その決定的な証拠というのは、帽子掛けのある壁についていた、
well-marked print of a thumb
親指の指紋でした。準備のいいことにレストレイドはマクファーレンの指紋の蝋型を持って来ていて、2つは同じでしょ、決定的でしょ、とチョー上機嫌。ふだんさんざんやり込められているホームズを見返すチャンスなのですね。
ワトスンくんも思わず「決定的だ・・」と呟きます。続いてホームズも
It is final
「決定的だ」
しかしその時、ワトスンはピンときます。
Something in his tone caught my ear.
彼の口調の何かが私を捉えた。
ホームズは目を輝かせ、必死に笑いを堪えていたのです。
ホームズはワトスンを連れて散歩に出かけ、邸の周りを調べます。そして帰って来て、調書を書いてたレストレイドくんの所へ行き、持ちかけます。

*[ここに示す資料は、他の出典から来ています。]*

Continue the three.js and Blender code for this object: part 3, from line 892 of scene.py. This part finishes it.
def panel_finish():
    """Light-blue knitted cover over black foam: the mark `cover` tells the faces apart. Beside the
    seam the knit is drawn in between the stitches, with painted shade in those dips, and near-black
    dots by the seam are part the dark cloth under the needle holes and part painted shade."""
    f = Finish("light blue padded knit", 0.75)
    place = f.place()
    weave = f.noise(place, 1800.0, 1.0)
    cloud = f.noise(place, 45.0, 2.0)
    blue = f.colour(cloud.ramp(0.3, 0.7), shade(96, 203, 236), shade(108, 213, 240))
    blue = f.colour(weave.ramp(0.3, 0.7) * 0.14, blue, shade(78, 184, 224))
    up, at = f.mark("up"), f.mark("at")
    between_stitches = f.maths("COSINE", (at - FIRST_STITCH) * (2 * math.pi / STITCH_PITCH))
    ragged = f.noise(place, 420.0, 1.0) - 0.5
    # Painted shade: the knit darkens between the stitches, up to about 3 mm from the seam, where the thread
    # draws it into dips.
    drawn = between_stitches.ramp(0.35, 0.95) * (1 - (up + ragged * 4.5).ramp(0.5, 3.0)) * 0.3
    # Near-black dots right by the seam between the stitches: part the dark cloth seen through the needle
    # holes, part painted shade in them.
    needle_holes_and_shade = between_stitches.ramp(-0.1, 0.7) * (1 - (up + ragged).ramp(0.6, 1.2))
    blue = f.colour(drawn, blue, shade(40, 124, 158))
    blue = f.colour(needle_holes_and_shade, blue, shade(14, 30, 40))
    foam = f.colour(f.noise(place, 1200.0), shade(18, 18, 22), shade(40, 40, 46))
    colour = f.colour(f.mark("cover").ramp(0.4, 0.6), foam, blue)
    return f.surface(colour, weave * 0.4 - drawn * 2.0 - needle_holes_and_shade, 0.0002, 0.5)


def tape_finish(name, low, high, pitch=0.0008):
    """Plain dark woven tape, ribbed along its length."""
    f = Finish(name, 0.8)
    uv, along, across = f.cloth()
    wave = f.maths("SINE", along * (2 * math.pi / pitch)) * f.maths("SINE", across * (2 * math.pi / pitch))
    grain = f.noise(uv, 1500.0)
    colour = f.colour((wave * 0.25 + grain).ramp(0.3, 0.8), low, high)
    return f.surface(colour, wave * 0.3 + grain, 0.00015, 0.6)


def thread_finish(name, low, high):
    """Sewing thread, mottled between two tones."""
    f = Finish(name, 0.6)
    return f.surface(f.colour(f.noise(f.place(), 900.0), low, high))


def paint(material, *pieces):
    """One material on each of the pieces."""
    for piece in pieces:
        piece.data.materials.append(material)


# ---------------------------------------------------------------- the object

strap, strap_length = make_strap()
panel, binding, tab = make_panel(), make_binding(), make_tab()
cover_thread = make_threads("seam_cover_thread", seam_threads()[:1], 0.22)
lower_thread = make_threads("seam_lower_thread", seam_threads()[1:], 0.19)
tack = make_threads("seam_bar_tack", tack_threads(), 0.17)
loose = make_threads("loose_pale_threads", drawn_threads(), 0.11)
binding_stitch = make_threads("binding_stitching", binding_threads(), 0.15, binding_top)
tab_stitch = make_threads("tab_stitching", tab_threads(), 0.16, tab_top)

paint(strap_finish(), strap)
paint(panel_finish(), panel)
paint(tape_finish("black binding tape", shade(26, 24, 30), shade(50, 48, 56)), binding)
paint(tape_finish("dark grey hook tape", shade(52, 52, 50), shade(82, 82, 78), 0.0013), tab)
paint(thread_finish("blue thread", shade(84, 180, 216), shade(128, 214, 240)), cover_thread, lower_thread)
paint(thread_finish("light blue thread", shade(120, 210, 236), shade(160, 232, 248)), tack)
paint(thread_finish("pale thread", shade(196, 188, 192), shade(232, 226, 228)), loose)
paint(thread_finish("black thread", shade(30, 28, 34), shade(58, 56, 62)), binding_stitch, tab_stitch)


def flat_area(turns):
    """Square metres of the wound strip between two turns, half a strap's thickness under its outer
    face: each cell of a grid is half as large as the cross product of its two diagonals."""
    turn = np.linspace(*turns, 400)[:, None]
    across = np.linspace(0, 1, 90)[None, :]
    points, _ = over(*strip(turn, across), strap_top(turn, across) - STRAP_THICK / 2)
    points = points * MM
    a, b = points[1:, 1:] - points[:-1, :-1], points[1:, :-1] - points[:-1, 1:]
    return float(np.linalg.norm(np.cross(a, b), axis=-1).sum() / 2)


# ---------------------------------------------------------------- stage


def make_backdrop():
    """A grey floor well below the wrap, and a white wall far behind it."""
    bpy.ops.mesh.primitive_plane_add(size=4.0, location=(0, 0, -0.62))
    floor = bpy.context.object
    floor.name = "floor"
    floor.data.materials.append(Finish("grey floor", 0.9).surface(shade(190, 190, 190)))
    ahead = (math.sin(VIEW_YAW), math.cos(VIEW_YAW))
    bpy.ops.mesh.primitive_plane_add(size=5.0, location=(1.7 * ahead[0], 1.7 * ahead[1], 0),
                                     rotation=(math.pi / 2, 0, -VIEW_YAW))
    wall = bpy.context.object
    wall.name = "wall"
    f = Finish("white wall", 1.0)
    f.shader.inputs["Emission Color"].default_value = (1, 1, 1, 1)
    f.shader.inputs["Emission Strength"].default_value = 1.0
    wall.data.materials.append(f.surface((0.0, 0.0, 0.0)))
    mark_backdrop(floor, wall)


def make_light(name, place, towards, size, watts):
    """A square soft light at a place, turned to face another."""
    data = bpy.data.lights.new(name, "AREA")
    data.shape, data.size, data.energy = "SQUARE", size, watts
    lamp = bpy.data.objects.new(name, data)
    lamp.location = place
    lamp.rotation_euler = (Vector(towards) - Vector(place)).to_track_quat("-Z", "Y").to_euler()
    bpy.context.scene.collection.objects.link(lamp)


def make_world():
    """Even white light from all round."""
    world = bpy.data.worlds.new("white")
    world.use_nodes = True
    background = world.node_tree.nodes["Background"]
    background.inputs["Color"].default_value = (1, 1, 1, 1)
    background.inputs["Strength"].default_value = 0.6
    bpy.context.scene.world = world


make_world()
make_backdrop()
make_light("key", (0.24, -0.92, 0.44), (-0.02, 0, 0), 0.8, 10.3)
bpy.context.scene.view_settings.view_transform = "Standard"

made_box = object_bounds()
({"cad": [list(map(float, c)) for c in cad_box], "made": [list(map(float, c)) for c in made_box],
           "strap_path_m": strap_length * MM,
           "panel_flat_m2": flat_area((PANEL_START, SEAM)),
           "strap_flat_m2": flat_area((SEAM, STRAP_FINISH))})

重要な証人を連れて来るから、巡査何人か貸して、と。ホームズは3人のゴツくて声の大きそうな巡査に2束の藁を運ばせ、バケツに水を用意して、最上階の廊下の突き当たりへ。
藁に火をつけて煙を出して「火事だ!」
すると!奥の壁がパッと開いて、そこから小柄な老人が逃げ出してきました。
Capital!「すばらしい!」
Lestrade, allow me to present you with your principal missing witness, Mr. Jonas Oldacre.

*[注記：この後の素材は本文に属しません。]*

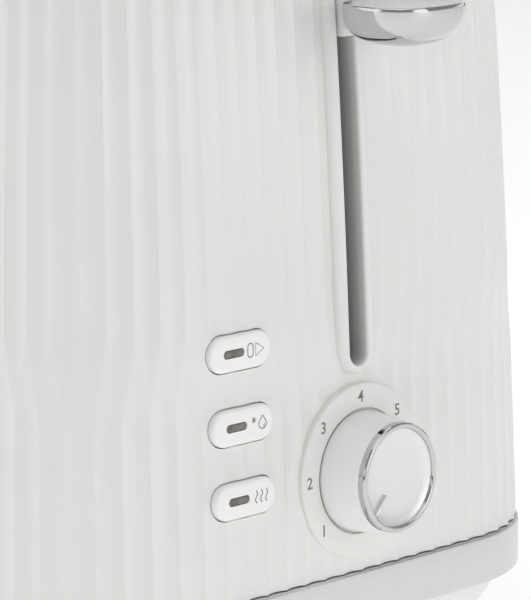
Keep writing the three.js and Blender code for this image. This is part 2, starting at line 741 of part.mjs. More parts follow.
// ---------------------------------------------------------------- dial, buttons and the board behind them
function buildDial() {
  const bore = spindleRadius + gap;
  const recessRadius = dialBackRadius + dialRecessSpace;
  const recessFloor = dialScaleThickness - dialRecess;
  add('dial_scale', turnedAlongX([[bore, 0], [dialScaleRadius, 0],
    [dialScaleRadius, dialScaleThickness - dialScaleRim],
    [dialScaleRadius - dialScaleRim, dialScaleThickness], [recessRadius, dialScaleThickness],
    [recessRadius, recessFloor], [bore, recessFloor], [bore, 0]],
  dialFace - dialScaleThickness, 0, dialHeight, 40), whitePlastic);

  const lipBack = dialLength - dialLip;
  const boreDepth = lipBack - 1.5;
  const dialAxis = [dialBack, 0, dialHeight];
  add('dial_knob', turnedAlongX([[0, boreDepth], [bore, boreDepth], [bore, 0], [dialBackRadius, 0],
    [dialFrontRadius, lipBack], [0, lipBack]], ...dialAxis), whitePlastic);
  const capRadius = dialFrontRadius - dialLip - gap;
  const lipStart = lipBack + gap;
  add('dial_ring', turnedAlongX([[dialFrontRadius - dialLip, lipStart], [dialFrontRadius, lipStart],
    [dialFrontRadius - 0.3, dialLength], [dialFrontRadius - dialLip + 0.4, dialLength],
    [dialFrontRadius - dialLip, lipStart]], ...dialAxis), chrome);
  const dish = turnedAlongX([[0, lipStart], [capRadius, lipStart], [capRadius, dialLength - 0.6],
    [0, dialLength - 1]], ...dialAxis);
  const pointer = box(dialBack + lipStart, dialBack + dialLength - 0.4, pointerStart, pointerEnd,
    -pointerHalf, pointerHalf)
    .applyMatrix4(new THREE.Matrix4().makeRotationX(THREE.MathUtils.degToRad(pointerAngle)))
    .translate(0, 0, dialHeight);
  add('dial_cap', join(dish, pointer), satinSilver);
  add('dial_spindle', lengthwise(0, dialHeight, spindleRadius, controlFront + gap,
    dialBack + boreDepth - gap, 16), galvanised);
}

function buildButtons() {
  buttonNames.forEach((name, index) => {
    const z = buttonZ(index);
    const front = faceX(z, buttonSide) + buttonProud;
    const lensY = buttonSide + windowOffset;
    const cap = extrudedAlongX(pill(buttonSide, z, buttonWidth, buttonHeight), front - buttonDepth, front);
    const stem = box(controlFront, front - buttonDepth + stemInCap,
      buttonSide - stemHalf, buttonSide + stemHalf, z - stemHalf, z + stemHalf);
    const pocket = extrudedAlongX(pill(lensY, z, windowWidth + 2 * gap, windowHeight + 2 * gap),
      front - windowThickness - gap, front + 1);
    add(`button_${name}`, cut(join(cap, stem), pocket), whitePlastic);
    add(`window_${name}`, extrudedAlongX(pill(lensY, z, windowWidth, windowHeight),
      front - windowThickness, front), smokedWindow);
    add(`switch_${name}`, box(boardFront + gap, controlFront - buttonTravel - gap,
      buttonSide - switchHalf, buttonSide + switchHalf, z - switchHalf, z + switchHalf), darkPlastic);
  });

  const outline = new THREE.Shape();
  const lowEdge = dialHeight - boardBelowDial;
  const topEdge = buttonZ(2) + boardAboveButton;
  const underSlot = slotBottom - boardBelowSlot;
  const farSide = columnHalf + boardBesideColumn;
  outline.moveTo(buttonSide - boardBeyondButton, lowEdge);
  outline.lineTo(farSide, lowEdge);
  outline.lineTo(farSide, underSlot);
  outline.lineTo(buttonSide + boardInsideButton, underSlot);
  outline.lineTo(buttonSide + boardInsideButton, topEdge);
  outline.lineTo(buttonSide - boardBeyondButton, topEdge);
  add('control_board', extrudedAlongX(outline, boardFront - boardThickness, boardFront), boardGreen);
  add('rotary_control', box(boardFront + gap, controlFront, -controlHalf, controlHalf,
    dialHeight - controlHalf, dialHeight + controlHalf), darkPlastic);
}

buildCasing();
buildTopPlate();
buildFoot();
buildCarriage();
buildGuides();
buildChassis();
buildCage();
buildDial();
buildButtons();

// The lever reaches past the casing, so the casing stands a little behind the origin
const front = leverX + leverDepth / 2;
const rear = bodyLength / 2 + bandProud;
toaster.position.x = (rear - front) / 2;

const placed = new THREE.Group();
placed.add(toaster);
export default placed;
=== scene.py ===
import json
import math

import bmesh
import bpy
from mathutils import Matrix, Vector

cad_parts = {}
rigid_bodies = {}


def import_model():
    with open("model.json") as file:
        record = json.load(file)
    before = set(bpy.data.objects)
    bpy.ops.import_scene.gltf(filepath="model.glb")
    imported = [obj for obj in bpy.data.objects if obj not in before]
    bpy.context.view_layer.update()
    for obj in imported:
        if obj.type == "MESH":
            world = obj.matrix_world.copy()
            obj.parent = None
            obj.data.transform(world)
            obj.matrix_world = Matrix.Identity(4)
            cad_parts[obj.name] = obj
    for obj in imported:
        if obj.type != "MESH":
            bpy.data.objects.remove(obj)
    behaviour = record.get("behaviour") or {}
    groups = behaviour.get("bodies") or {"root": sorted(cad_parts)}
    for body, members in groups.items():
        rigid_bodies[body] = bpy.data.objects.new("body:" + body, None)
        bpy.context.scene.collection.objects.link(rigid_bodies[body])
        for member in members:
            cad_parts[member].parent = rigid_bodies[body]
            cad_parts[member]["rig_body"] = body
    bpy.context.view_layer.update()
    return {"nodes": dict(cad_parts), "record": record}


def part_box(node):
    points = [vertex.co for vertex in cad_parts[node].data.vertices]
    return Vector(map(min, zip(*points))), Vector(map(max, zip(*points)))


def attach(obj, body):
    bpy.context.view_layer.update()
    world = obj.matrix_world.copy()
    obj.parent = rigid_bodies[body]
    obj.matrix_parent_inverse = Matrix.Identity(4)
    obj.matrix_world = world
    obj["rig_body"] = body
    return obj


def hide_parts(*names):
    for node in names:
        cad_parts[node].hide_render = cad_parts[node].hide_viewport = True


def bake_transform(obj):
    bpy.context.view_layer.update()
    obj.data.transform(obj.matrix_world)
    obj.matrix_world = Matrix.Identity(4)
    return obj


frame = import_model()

MM = 0.001

# ---------------------------------------------------------------- measures taken from the frame
shell_low, shell_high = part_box("body_shell")
band_low, band_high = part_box("trim_band")
pan_low, pan_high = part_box("base_pan")
plate_low, plate_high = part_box("top_plate")
MIDDLE_X = (shell_low.x + shell_high.x) / 2
LENGTH = shell_high.x - shell_low.x
WIDTH = shell_high.y - shell_low.y
FOOT = shell_low.z
TOP = shell_high.z
GAP = 0.3 * MM

# The casing's form: rounded corners, slightly bowed ends, sides that lean in, a rounded shoulder
CORNER = 42.7 * MM
END_BOW = 1.45 * MM
SIDE_LEAN = 3.25 * MM
SIDE_CURVE = 0.6 * MM
SHOULDER_DROP = 23 * MM
SHOULDER_REACH = 20 * MM
WALL = 3.3 * MM
TOP_RIM = 2 * MM
FLUTES = 126
FLUTE_DEPTH = 0.85 * MM
PHASES = (0, 0.04, 0.13, 0.25, 0.37, 0.46, 0.5, 0.54, 0.63, 0.75, 0.87, 0.96)
CALM_REACH = 4 * MM
CALM_SHARE = 0.35
ZIGZAG_LOW = 77 * MM
ZIGZAG_HIGH = 97 * MM
SHOULDER = TOP - SHOULDER_DROP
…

「レストレイド、重要な見逃された証人を紹介させていただきたい。ジョナス・オウルデイカー氏です。」
オウルデイカーは殺されたのではなかったのです。偽装でした。
経済的に行き詰まったオウルデイカーは、自分の別名であるコーネリアス氏に多額の小切手を振り出していました。殺されたフリをして債権者から存在を消し、小切手を換金した原資をもとにどこかで別人として生きようとしたのです。
おまけに、昔自分をフッた憎い女の息子を絞首台に送ることができる。
It was a masterpiece of villainy.
「極悪の名人芸だよ」とホームズが評価した通り、いくつかの目的を同時に達成できる、よくできた最悪の計画でした。
しかしなぜ看破できたのか?
But how in the world did you know that he was in the house at all?
「しかしいったいどうやって彼が家にいると知ったのです?」
レストレイドの(へりくだった態度で先ほどまでとは全然違う)の問いに
The thumb-mark, Lestrade
「あの指紋だよ、レストレイド」
I knew it had not been there the day before.
「僕はあれが前日に無かったことを知っていた」
だから、夜の間に誰かが付けた痕だと確信を抱いたのです。散歩の途中で邸のぐるりを観察し、歩測し、最上階の間取りの不自然さを見抜いていたのです。加えてオウルデイカーは建築業者。隠し部屋1つの設置くらいわけないのでした。ちなみに火事の遺骸は動物の死体だと思われました。
名人芸の陰謀も、勇み足から露見してしまった。チャンスを逃さず、見事にクリアな解決。罪なき若いプリズナーを救い、警察の威信とレ自分個人の評判を守った、とホームズに大感謝のレストレイド。最後の方はこの警部に横柄さなんてまったくありませんでした笑。後に「六つのナポレオン」でも出て来ますが、基本的にやり込められる役のレストレイドはホームズに対して大変な褒め上手のようです。
まあもちろん、遺骸の骨が人間か動物かくらい分からないのか、とか、時間がないからといってマクファーレンの母親くらい話を聞いてないのか、などなどの疑問は残ります。犠牲者が犯人、というのもおそらく当時では斬新だったのでしょう。
顔のない死体は身代わり殺人を疑え、というミステリーの鉄則を踏んだ話でもありますね。オウルデイカーが建築業者だから隠し部屋、というトリックも見事ですし、劇的な解決も、ユーモアも良いかと思います。しかしなぜか、全作品中のインパクトはもう1つ。「火事だ!」が「ボヘミアの醜聞」のニ番煎じっぽいこと、高名な建築業者を犯人にしたのはいいけれど、悪役として決して魅力的ではなかったこと、なんかが理由でしょうか?
うさんくさい話にはウラがある、という教訓でありました。